Indianapolis — About the only thing bigger than Iowa State wide receiver Hakeem Butler at the NFL's scouting combine is the assist he's been getting with his preparation for the draft.
Checking in slightly bigger than 6-foot-5, Butler is the tallest receiver at the event. And, in his opinion, he's also the best. But he's not about to resting on the laurels of his 60-catch,1,318-yard season in 2018. He's also not waiting until he's drafted to develop his game. In the months leading up to finding out where he'll begin his professional career, Butler has been working to refine his game with former NFL superstars Calvin Johnson and Anquan Boldin.
Butler trains out of the same facility as Boldin in Florida and got connected with Johnson, the longtime Detroit Lions standout and future Hall of Famer, through agent Bus Cook.
The NFL released a short video of the two going through on-field workouts last week, with Johnson emphasizing how techniques on how to beat man coverage.
Butler admitted he's been a little awestruck through the interaction.
"It was a surreal experience," Butler said. "Calvin Johnson, I had to keep my cool, at first. You want to fan girl a little bit. (That's) someone I watched growing up. I kept my cool and I don't think he knows, but every word he gives me I'm hanging on. It means a great deal to me and I hang on every word."
Butler said he's one of the key things he's taken away from both Boldin and Johnson is their relentless mentality to be great. Johnson also emphasized the importance of never losing the chip on your shoulder.
On the field, Butler explained the advice Johnson has offered.
"That the man across from you is trying to take your head off, so you have to take their head off first," Butler said.
Butler is unique, not simply because of his size, but because of how he was utilized at Iowa State. Most big receivers are pinned out wide, where they can take advantage of their size in space, but a significant portion of Butler's production came in the slot.
He credited his basketball background for his success operating tighter to the formation.
"A lot of coaches think 6-6, you're a little stiff, but I've got a little wiggle to me," he said. "I've got a little short guy to me in there somewhere and he comes out every now and then."

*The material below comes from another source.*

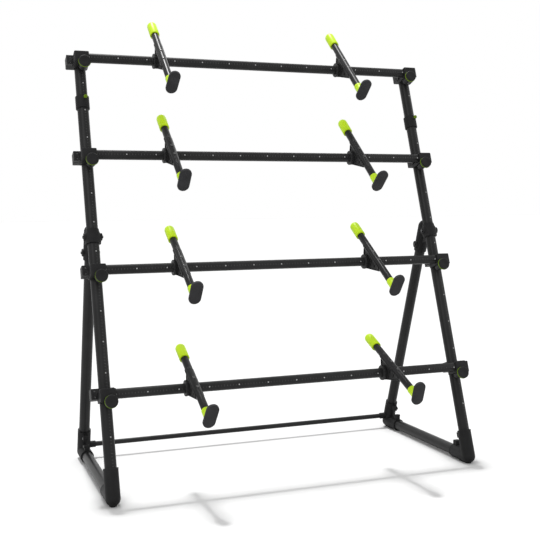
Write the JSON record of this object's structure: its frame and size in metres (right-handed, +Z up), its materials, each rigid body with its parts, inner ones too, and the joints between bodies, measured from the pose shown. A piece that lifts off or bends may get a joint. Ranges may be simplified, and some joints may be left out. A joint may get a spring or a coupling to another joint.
{
  "type": "tiered instrument rack",
  "caption": "Tall A-frame rack of round tubes with tiers of crossbars, each with sloping arms and end pads that hold instruments.",
  "frame": {"origin": "on the floor, at the middle of the rack's width and depth", "axes": "+X to the rack's left-to-right seen from the front, +Y to the back, +Z up"},
  "size_m": [1.346, 0.8196, 1.5786],
  "materials": {
    "frame_tube": "satin black",
    "crossbar_tube": "satin black",
    "arm_tube": "satin black",
    "fitting_plastic": "fine grain",
    "clamp_plastic": "fine grain",
    "knob_plastic": "fine grain",
    "green_plastic": "semi-gloss",
    "pad_rubber": "matt",
    "screw_steel": "black oxide"
  },
  "bodies": {
    "frame": {"lower_upright_left": "frame_tube", "upper_upright_left": "frame_tube", "rear_leg_left": "frame_tube", "foot_tube_left": "frame_tube", "front_elbow_left": "fitting_plastic", "rear_elbow_left": "fitting_plastic", "apex_fitting_left": "fitting_plastic", "lower_upright_right": "frame_tube", "upper_upright_right": "frame_tube", "rear_leg_right": "frame_tube", "foot_tube_right": "frame_tube", "front_elbow_right": "fitting_plastic", "rear_elbow_right": "fitting_plastic", "apex_fitting_right": "fitting_plastic", "rear_brace": "frame_tube", "frame_screws": "screw_steel"},
    "tier_1": {"crossbar_1": "crossbar_tube", "crossbar_clamps_1": "clamp_plastic"},
    "tier_2": {"crossbar_2": "crossbar_tube", "crossbar_clamps_2": "clamp_plastic"},
    "tier_3": {"crossbar_3": "crossbar_tube", "crossbar_clamps_3": "clamp_plastic"},
    "tier_4": {"crossbar_4": "crossbar_tube", "crossbar_clamps_4": "clamp_plastic"},
    "arm_clamp_1_left": {"arm_clamp_1_left": "clamp_plastic"},
    "arm_clamp_1_right": {"arm_clamp_1_right": "clamp_plastic"},
    "arm_clamp_2_left": {"arm_clamp_2_left": "clamp_plastic"},
    "arm_clamp_2_right": {"arm_clamp_2_right": "clamp_plastic"},
    "arm_clamp_3_left": {"arm_clamp_3_left": "clamp_plastic"},
    "arm_clamp_3_right": {"arm_clamp_3_right": "clamp_plastic"},
    "arm_clamp_4_left": {"arm_clamp_4_left": "clamp_plastic"},
    "arm_clamp_4_right": {"arm_clamp_4_right": "clamp_plastic"},
    "support_arm_1_left": {"support_arm_1_left": "arm_tube"},
    "support_arm_1_right": {"support_arm_1_right": "arm_tube"},
    "support_arm_2_left": {"support_arm_2_left": "arm_tube"},
    "support_arm_2_right": {"support_arm_2_right": "arm_tube"},
    "support_arm_3_left": {"support_arm_3_left": "arm_tube"},
    "support_arm_3_right": {"support_arm_3_right": "arm_tube"},
    "support_arm_4_left": {"support_arm_4_left": "arm_tube"},
    "support_arm_4_right": {"support_arm_4_right": "arm_tube"},
    "arm_pad_1_left": {"arm_pad_1_left": "pad_rubber"},
    "arm_pad_1_right": {"arm_pad_1_right": "pad_rubber"},
    "arm_pad_2_left": {"arm_pad_2_left": "pad_rubber"},
    "arm_pad_2_right": {"arm_pad_2_right": "pad_rubber"},
    "arm_pad_3_left": {"arm_pad_3_left": "pad_rubber"},
    "arm_pad_3_right": {"arm_pad_3_right": "pad_rubber"},
    "arm_pad_4_left": {"arm_pad_4_left": "pad_rubber"},
    "arm_pad_4_right": {"arm_pad_4_right": "pad_rubber"},
    "height_collar_left": {"height_collar_left": "fitting_plastic"},
    "height_collar_right": {"height_collar_right": "fitting_plastic"},
    "collar_knob_left": {"collar_knob_left": "green_plastic"},
    "collar_knob_right": {"collar_knob_right": "green_plastic"},
    "clamp_knob_1_left": {"clamp_knob_1_left": "knob_plastic"},
    "clamp_knob_1_right": {"clamp_knob_1_right": "knob_plastic"},
    "clamp_knob_2_left": {"clamp_knob_2_left": "knob_plastic"},
    "clamp_knob_2_right": {"clamp_knob_2_right": "knob_plastic"},
    "clamp_knob_3_left": {"clamp_knob_3_left": "knob_plastic"},
    "clamp_knob_3_right": {"clamp_knob_3_right": "knob_plastic"},
    "clamp_knob_4_left": {"clamp_knob_4_left": "knob_plastic"},
    "clamp_knob_4_right": {"clamp_knob_4_right": "knob_plastic"}
  },
  "joints": [
    {"name": "tier_1_height", "type": "slide", "parent": "frame", "child": "tier_1", "axis": [0, 0.3206, 0.9472], "range_m": [-0.12, 0.06]},
    {"name": "tier_2_height", "type": "slide", "parent": "frame", "child": "tier_2", "axis": [0, 0.3206, 0.9472], "range_m": [-0.06, 0.06]},
    {"name": "tier_3_height", "type": "slide", "parent": "frame", "child": "tier_3", "axis": [0, 0.3206, 0.9472], "range_m": [-0.06, 0.045]},
    {"name": "tier_4_height", "type": "slide", "parent": "frame", "child": "tier_4", "axis": [0, 0.3206, 0.9472], "range_m": [-0.04, 0]},
    {"name": "arm_1_left_along_bar", "type": "slide", "parent": "tier_1", "child": "arm_clamp_1_left", "axis": [1, 0, 0], "range_m": [-0.205, 0.28]},
    {"name": "arm_1_right_along_bar", "type": "slide", "parent": "tier_1", "child": "arm_clamp_1_right", "axis": [1, 0, 0], "range_m": [-0.26, 0.235]},
    {"name": "arm_2_left_along_bar", "type": "slide", "parent": "tier_2", "child": "arm_clamp_2_left", "axis": [1, 0, 0], "range_m": [-0.205, 0.28]},
    {"name": "arm_2_right_along_bar", "type": "slide", "parent": "tier_2", "child": "arm_clamp_2_right", "axis": [1, 0, 0], "range_m": [-0.26, 0.235]},
    {"name": "arm_3_left_along_bar", "type": "slide", "parent": "tier_3", "child": "arm_clamp_3_left", "axis": [1, 0, 0], "range_m": [-0.205, 0.28]},
    {"name": "arm_3_right_along_bar", "type": "slide", "parent": "tier_3", "child": "arm_clamp_3_right", "axis": [1, 0, 0], "range_m": [-0.26, 0.235]},
    {"name": "arm_4_left_along_bar", "type": "slide", "parent": "tier_4", "child": "arm_clamp_4_left", "axis": [1, 0, 0], "range_m": [-0.205, 0.28]},
    {"name": "arm_4_right_along_bar", "type": "slide", "parent": "tier_4", "child": "arm_clamp_4_right", "axis": [1, 0, 0], "range_m": [-0.26, 0.235]},
    {"name": "arm_1_left_slope", "type": "hinge", "parent": "arm_clamp_1_left", "child": "support_arm_1_left", "pos_m": [-0.3635, -0.16189, 0.33388], "axis": [1, 0, 0], "range_deg": [-15, 35]},
    {"name": "arm_1_right_slope", "type": "hinge", "parent": "arm_clamp_1_right", "child": "support_arm_1_right", "pos_m": [0.334, -0.16189, 0.33388], "axis": [1, 0, 0], "range_deg": [-15, 35]},
    {"name": "arm_2_left_slope", "type": "hinge", "parent": "arm_clamp_2_left", "child": "support_arm_2_left", "pos_m": [-0.3645, -0.03364, 0.71277], "axis": [1, 0, 0], "range_deg": [-24, 26]},
    {"name": "arm_2_right_slope", "type": "hinge", "parent": "arm_clamp_2_right", "child": "support_arm_2_right", "pos_m": [0.3305, -0.03364, 0.71277], "axis": [1, 0, 0], "range_deg": [-24, 26]},
    {"name": "arm_3_left_slope", "type": "hinge", "parent": "arm_clamp_3_left", "child": "support_arm_3_left", "pos_m": [-0.3585, 0.09364, 1.08881], "axis": [1, 0, 0], "range_deg": [-30, 20]},
    {"name": "arm_3_right_slope", "type": "hinge", "parent": "arm_clamp_3_right", "child": "support_arm_3_right", "pos_m": [0.3375, 0.09364, 1.08881], "axis": [1, 0, 0], "range_deg": [-30, 20]},
    {"name": "arm_4_left_slope", "type": "hinge", "parent": "arm_clamp_4_left", "child": "support_arm_4_left", "pos_m": [-0.361, 0.20746, 1.42507], "axis": [1, 0, 0], "range_deg": [-33, 17]},
    {"name": "arm_4_right_slope", "type": "hinge", "parent": "arm_clamp_4_right", "child": "support_arm_4_right", "pos_m": [0.3355, 0.20746, 1.42507], "axis": [1, 0, 0], "range_deg": [-33, 17]},
    {"name": "pad_1_left_turn", "type": "hinge", "parent": "support_arm_1_left", "child": "arm_pad_1_left", "pos_m": [-0.3635, -0.35693, 0.28804], "axis": [0, -0.8949, -0.4462], "range_deg": [-90, 90]},
    {"name": "pad_1_right_turn", "type": "hinge", "parent": "support_arm_1_right", "child": "arm_pad_1_right", "pos_m": [0.334, -0.35918, 0.299], "axis": [0, -0.9184, -0.3955], "range_deg": [-90, 90]},
    {"name": "pad_2_left_turn", "type": "hinge", "parent": "support_arm_2_left", "child": "arm_pad_2_left", "pos_m": [-0.3645, -0.22305, 0.64745], "axis": [0, -0.8453, -0.5344], "range_deg": [-90, 90]},
    {"name": "pad_2_right_turn", "type": "hinge", "parent": "support_arm_2_right", "child": "arm_pad_2_right", "pos_m": [0.3305, -0.22188, 0.64416], "axis": [0, -0.8358, -0.549], "range_deg": [-90, 90]},
    {"name": "pad_3_left_turn", "type": "hinge", "parent": "support_arm_3_left", "child": "arm_pad_3_left", "pos_m": [-0.3585, -0.08715, 1.00247], "axis": [0, -0.7793, -0.6266], "range_deg": [-90, 90]},
    {"name": "pad_3_right_turn", "type": "hinge", "parent": "support_arm_3_right", "child": "arm_pad_3_right", "pos_m": [0.3375, -0.08655, 1.00121], "axis": [0, -0.7749, -0.632], "range_deg": [-90, 90]},
    {"name": "pad_4_left_turn", "type": "hinge", "parent": "support_arm_4_left", "child": "arm_pad_4_left", "pos_m": [-0.361, 0.03093, 1.33031], "axis": [0, -0.749, -0.6626], "range_deg": [-90, 90]},
    {"name": "pad_4_right_turn", "type": "hinge", "parent": "support_arm_4_right", "child": "arm_pad_4_right", "pos_m": [0.3355, 0.03093, 1.33031], "axis": [0, -0.749, -0.6626], "range_deg": [-90, 90]},
    {"name": "height_collar_left_slide", "type": "slide", "parent": "frame", "child": "height_collar_left", "axis": [0, 0.3206, 0.9472], "range_m": [-0.105, 0.035]},
    {"name": "height_collar_right_slide", "type": "slide", "parent": "frame", "child": "height_collar_right", "axis": [0, 0.3206, 0.9472], "range_m": [-0.07, 0.08]},
    {"name": "collar_knob_left_turn", "type": "hinge", "parent": "height_collar_left", "child": "collar_knob_left", "pos_m": [-0.62147, 0.18072, 1.29054], "axis": [0.2419, -0.9191, 0.3111], "range_deg": [0, 360]},
    {"name": "collar_knob_right_turn", "type": "hinge", "parent": "height_collar_right", "child": "collar_knob_right", "pos_m": [0.63453, 0.16789, 1.25266], "axis": [0.2419, -0.9191, 0.3111], "range_deg": [0, 360]},
    {"name": "clamp_knob_1_left_turn", "type": "hinge", "parent": "tier_1", "child": "clamp_knob_1_left", "pos_m": [-0.621, -0.19106, 0.31631], "axis": [0, -0.9472, 0.3206], "range_deg": [0, 360]},
    {"name": "clamp_knob_1_right_turn", "type": "hinge", "parent": "tier_1", "child": "clamp_knob_1_right", "pos_m": [0.621, -0.19106, 0.31631], "axis": [0, -0.9472, 0.3206], "range_deg": [0, 360]},
    {"name": "clamp_knob_2_left_turn", "type": "hinge", "parent": "tier_2", "child": "clamp_knob_2_left", "pos_m": [-0.621, -0.06282, 0.6952], "axis": [0, -0.9472, 0.3206], "range_deg": [0, 360]},
    {"name": "clamp_knob_2_right_turn", "type": "hinge", "parent": "tier_2", "child": "clamp_knob_2_right", "pos_m": [0.621, -0.06282, 0.6952], "axis": [0, -0.9472, 0.3206], "range_deg": [0, 360]},
    {"name": "clamp_knob_3_left_turn", "type": "hinge", "parent": "tier_3", "child": "clamp_knob_3_left", "pos_m": [-0.621, 0.06447, 1.07124], "axis": [0, -0.9472, 0.3206], "range_deg": [0, 360]},
    {"name": "clamp_knob_3_right_turn", "type": "hinge", "parent": "tier_3", "child": "clamp_knob_3_right", "pos_m": [0.621, 0.06447, 1.07124], "axis": [0, -0.9472, 0.3206], "range_deg": [0, 360]},
    {"name": "clamp_knob_4_left_turn", "type": "hinge", "parent": "tier_4", "child": "clamp_knob_4_left", "pos_m": [-0.621, 0.17828, 1.4075], "axis": [0, -0.9472, 0.3206], "range_deg": [0, 360]},
    {"name": "clamp_knob_4_right_turn", "type": "hinge", "parent": "tier_4", "child": "clamp_knob_4_right", "pos_m": [0.621, 0.17828, 1.4075], "axis": [0, -0.9472, 0.3206], "range_deg": [0, 360]}
  ]
}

Butler was also highly productive after the catch, a mentality he developed and maintained as a young player with the Cyclones.
"When the ball is in my hand, I've got to score every time," Butler said. "I think my redshirt freshman year I maybe had eight catches. Every time I caught it, I tried to score because you never know when that ball is coming back to you.
"Even when I became the man at Iowa State, or the go-to receiver, I still never knew when it was coming back to me. That's how I treated it. I tried to score every time I touched it."
For his college career Butler scored on 16.4 percent of his catches. He's expected to be selected in the first two rounds of the draft.
As for Johnson, Butler is convinced the former Lions receiver could return to football and dominate, if he wanted to.
"He could come play right now, first overall pick in this year's draft. Maybe second after me," Butler said with a laugh.